On his biggest disappointment
"In any person's life... there's disappointments, but right at this point, I can't think of any," he said.
"I really believe that you're in charge of your own happiness."
A case he'll remember forever
McCaskill was involved in an international task force investigating shootings of abortion doctors in the U.S. and Canada, and was the spokesman for the Canadian police agencies.
In 2001, James Charles Kopp was nabbed in France. McCaskill said the case was "very complex," and meant working closely with police on both sides of the border.
"It was one where we had nine different police agencies across Canada and the United States," he said. "It was very interesting because that was unheard of at the time, way back in 1997, basically, when it started off, an inter-agency investigation involving five in Canada and four in the United States."

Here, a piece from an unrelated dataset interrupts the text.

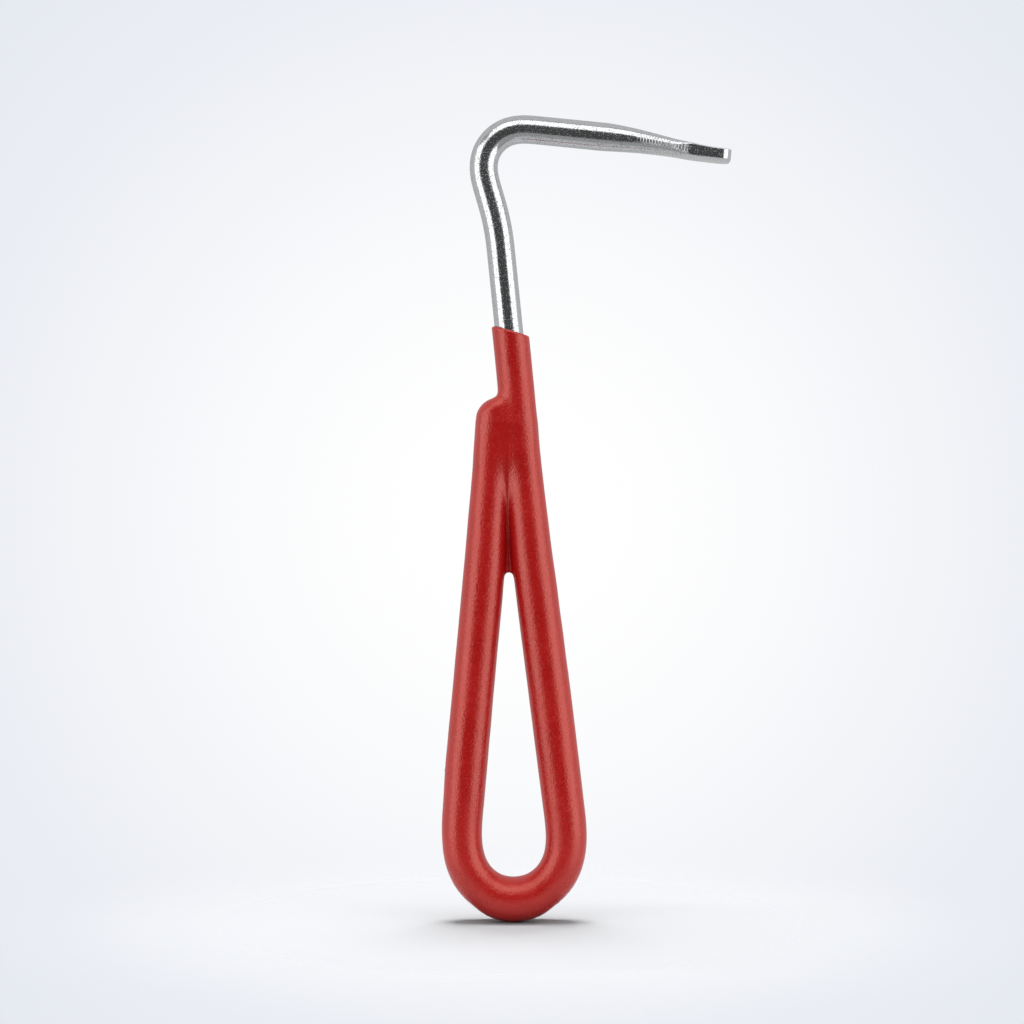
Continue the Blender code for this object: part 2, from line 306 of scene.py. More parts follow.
def drop_old(*names):
    """Clears what an earlier run of the same operator has made."""
    for name in names:
        if name in bpy.data.objects:
            bpy.data.objects.remove(bpy.data.objects[name])


# ---------------------------------------------------------------- node helpers


def new_material(name):
    material = bpy.data.materials.get(name) or bpy.data.materials.new(name)
    material.use_nodes = True
    tree = material.node_tree
    tree.nodes.clear()
    shader = tree.nodes.new("ShaderNodeBsdfPrincipled")
    output = tree.nodes.new("ShaderNodeOutputMaterial")
    tree.links.new(shader.outputs[0], output.inputs[0])
    return material, tree, shader


def noise_node(tree, place, scale, detail=3.0, roughness=0.55):
    node = tree.nodes.new("ShaderNodeTexNoise")
    node.inputs["Scale"].default_value = scale
    node.inputs["Detail"].default_value = detail
    node.inputs["Roughness"].default_value = roughness
    tree.links.new(place, node.inputs["Vector"])
    return node.outputs["Fac"]


def ranged(tree, value, low, high, to_low, to_high):
    node = tree.nodes.new("ShaderNodeMapRange")
    node.interpolation_type = "SMOOTHSTEP"
    for socket, number in zip(node.inputs[1:5], (low, high, to_low, to_high)):
        socket.default_value = number
    tree.links.new(value, node.inputs[0])
    return node.outputs[0]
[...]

Best advice for the next chief?
"I think that what you have to do is... be able to have the strong skills to develop strong relationships," he said. "It doesn't matter what your goal (is) at the end of the day, if you can't deal with people, you're not going to be successful, so I would suggest that you have to keep an open mind, you have to get to know people, both in the organization and out, and that'll help you with your goals. If you don't have that -- if you come in like a bull in a china shop -- and say 'This is what we're going to do' without considering that, you're not going to win."